··· Task data

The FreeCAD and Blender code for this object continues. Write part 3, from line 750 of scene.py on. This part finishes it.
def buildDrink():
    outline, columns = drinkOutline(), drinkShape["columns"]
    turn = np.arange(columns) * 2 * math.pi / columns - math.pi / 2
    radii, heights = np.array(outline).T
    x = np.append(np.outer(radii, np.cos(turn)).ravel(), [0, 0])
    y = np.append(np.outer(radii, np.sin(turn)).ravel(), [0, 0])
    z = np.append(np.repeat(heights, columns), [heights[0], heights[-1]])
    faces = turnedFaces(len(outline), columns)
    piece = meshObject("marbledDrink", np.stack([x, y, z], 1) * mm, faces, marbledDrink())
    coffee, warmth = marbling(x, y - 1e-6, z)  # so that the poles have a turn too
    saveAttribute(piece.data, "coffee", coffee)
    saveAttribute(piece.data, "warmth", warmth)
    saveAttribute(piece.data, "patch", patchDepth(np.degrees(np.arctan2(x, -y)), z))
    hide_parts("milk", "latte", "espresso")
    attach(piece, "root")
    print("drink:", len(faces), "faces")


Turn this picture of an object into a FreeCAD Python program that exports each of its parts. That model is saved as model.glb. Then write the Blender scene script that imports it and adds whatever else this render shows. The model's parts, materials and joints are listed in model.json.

······

Extract, from the material above, each line holding the word "scene".

The FreeCAD and Blender code for this object continues. Write part 3, from line 750 of scene.py on. This part finishes it.
Turn this picture of an object into a FreeCAD Python program that exports each of its parts. That model is saved as model.glb. Then write the Blender scene script that imports it and adds whatever else this render shows. The model's parts, materials and joints are listed in model.json.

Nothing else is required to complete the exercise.